車の好みは千差万別であり、所有者の趣味や趣向が色濃く反映されます。それと同時に、時代ごとのトレンドを大きく示すものでもあります。車の個性を生み出すために、これまであらゆるカーデザインが考案されてきました。日本におけるカーデザインのトレンドは、どのように移り変わり、そして現代のトレンドはどこに注目すべきなのでしょうか。

【目次】 
1.カーデザインの開発は難易度が高い
2.カーデザインのトレンドの移り変わり
3.現代のカーデザインのトレンド
4.今回のまとめ

カーデザインの開発は難易度が高い

数ある工業製品の中で、自動車はデザインに費用がかかり、難易度が最も高いと言われています。これには4つの理由が考えられます。

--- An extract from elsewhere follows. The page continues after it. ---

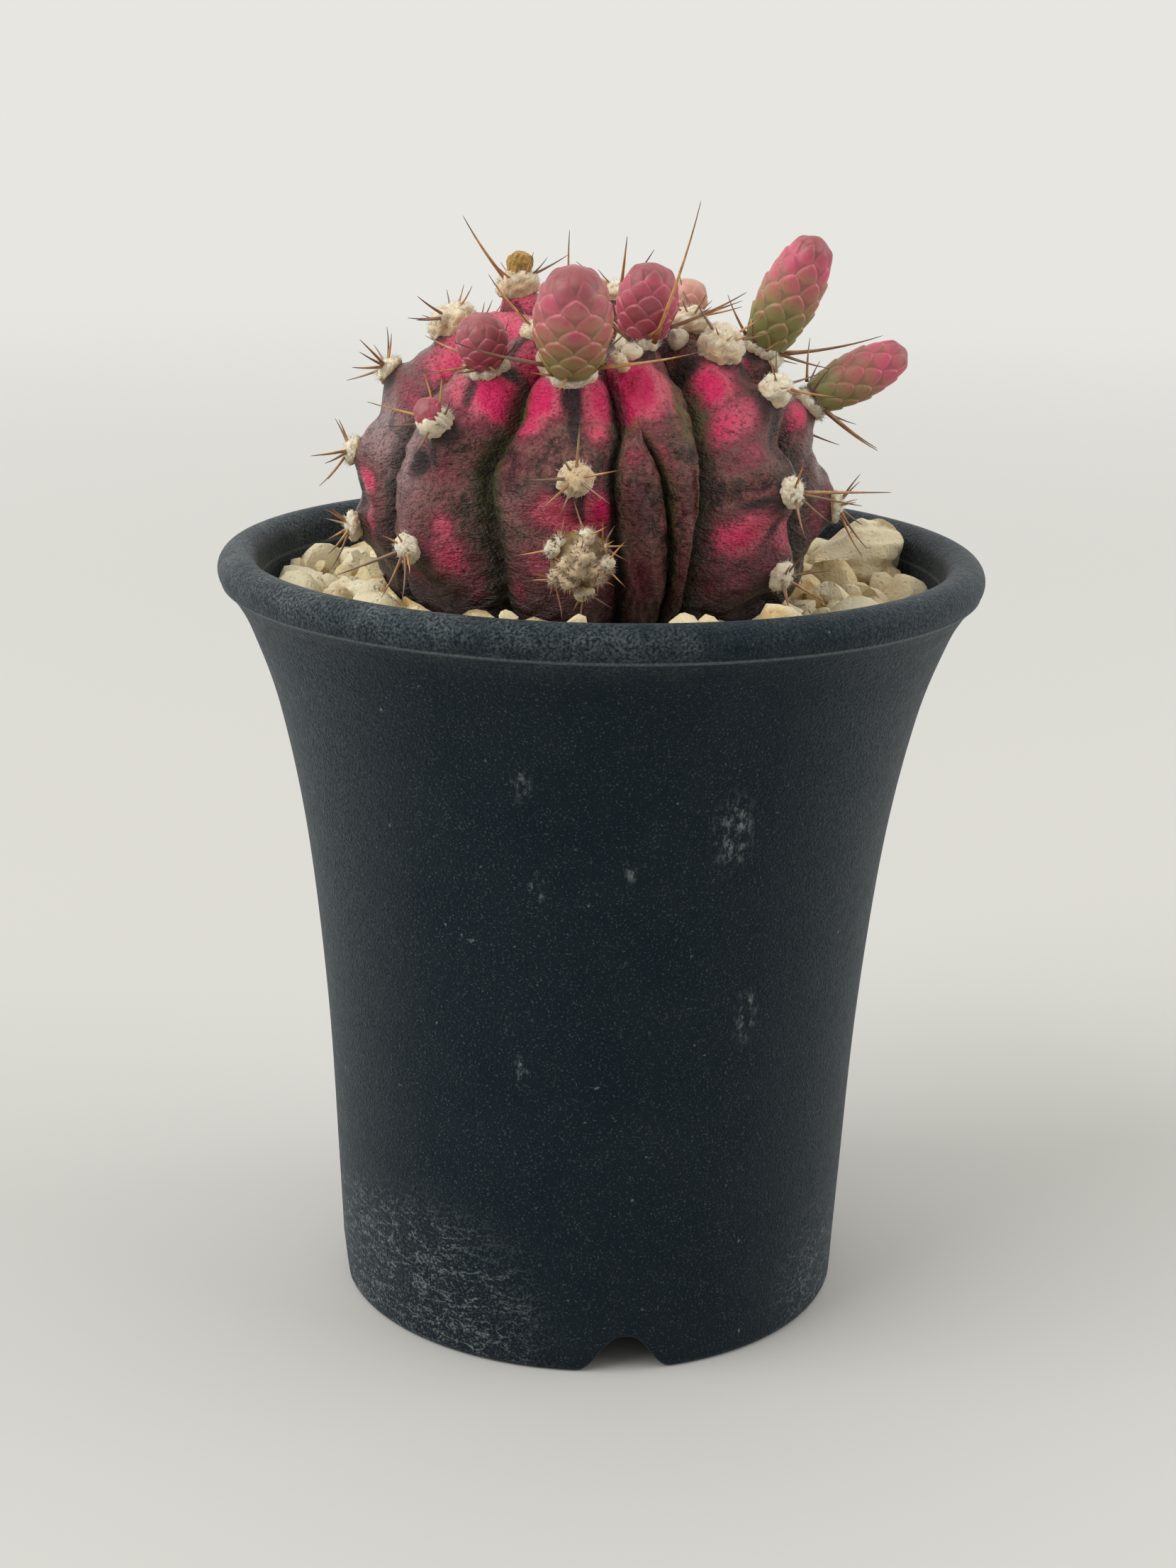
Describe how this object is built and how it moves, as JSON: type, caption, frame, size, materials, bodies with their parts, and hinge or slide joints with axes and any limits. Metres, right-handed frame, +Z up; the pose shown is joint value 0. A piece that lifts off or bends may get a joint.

・新型車を1台開発するのに、車体の骨格を共用しても、およそ200億円かかってしまう
・購入者の趣向に合ったデザインでなければ販売額が伸びず、巨額の損失を招く
・最低でも10年間程度は、商品の特徴を維持しなくてはいけない
・これまでの成功例に似た車は売れず、かといって特徴がない車も売れない

これらの問題をクリアし、 広く受け入れられたカーデザインは、その後に発売される車にも大きな影響を与えているのです。

カーデザインのトレンドの移り変わり

次に、80年代頃から現代までの各年代において、日本国産車のデザインがどのように移り変わったのか、トレンドを振り返ってみましょう。

1980年代

この時代は、先進技術を搭載した車が数多く世に送り出され、自動車業界が活気に溢れていました。例えば1981年に誕生したトヨタ・ソアラは、空力抵抗を意識してボディが作られました。そのうえ、デジタルメーターやLEDタコメーターなど、当時としては最新の技術が搭載されていたのです。
また、同じ年にホンダが発売したシティは、コンパクトな車体に高性能エンジンを搭載した、機能重視の車でした。

1990年代

90年代頃を中心として、RV車の一大ブームが巻き起こりました。RVとは「レクリエーショナル・ヴィークル(Recreational Vehicle)」 の頭文字であり、車の型式に関わらず、娯楽やレジャーに使う車のほとんどがRV車と呼ばれていました。そんな中、1993年にスズキ・ワゴンR が発売され、コストカットによる簡素さが大ヒットの要因となりました。

2000年代

このころになると、日本車の品質が、欧州車の品質と肩を並べるようになりました。と同時に、世界中で環境問題が注目され始め、燃費や排ガスの規制強化が強まりました。2001年に発売されたホンダ・フィットは、国内販売台数で首位を記録したこともあります。

2010年代

環境対応技術に加え、車の機能に運転支援技術が加わるようになりました。 運転支援技術は自動運転につながる技術とされ、この技術を実現させるために、自動車技術だけでなくAIやICTなどの技術導入が進められたのです。代表的な車が、日産・リーフです。

現代のカーデザインのトレンド

2020年代に入り、カーデザインのトレンドは「シームレス」だと言われています。元々シームレスは、途切れ・縫い目・継ぎ目などがないという意味の単語ですが、 車で言うところのシームレスな造形とは、シンプルでスムーズなラインを指しています。さらに、内装やトランスミッションにもシームレスの概念を取り入れ、 特にトランスミッションでは、ギアチェンジの感覚が分からないほど、スムーズなチェンジが可能です。

今回のまとめ

時代ごとのトレンドやニーズの移り変わりにより、カーデザインに求められるニーズも変化します。ニーズに合ったカーデザインを行うには、先々のトレンドをキャッチする好奇心が大切です。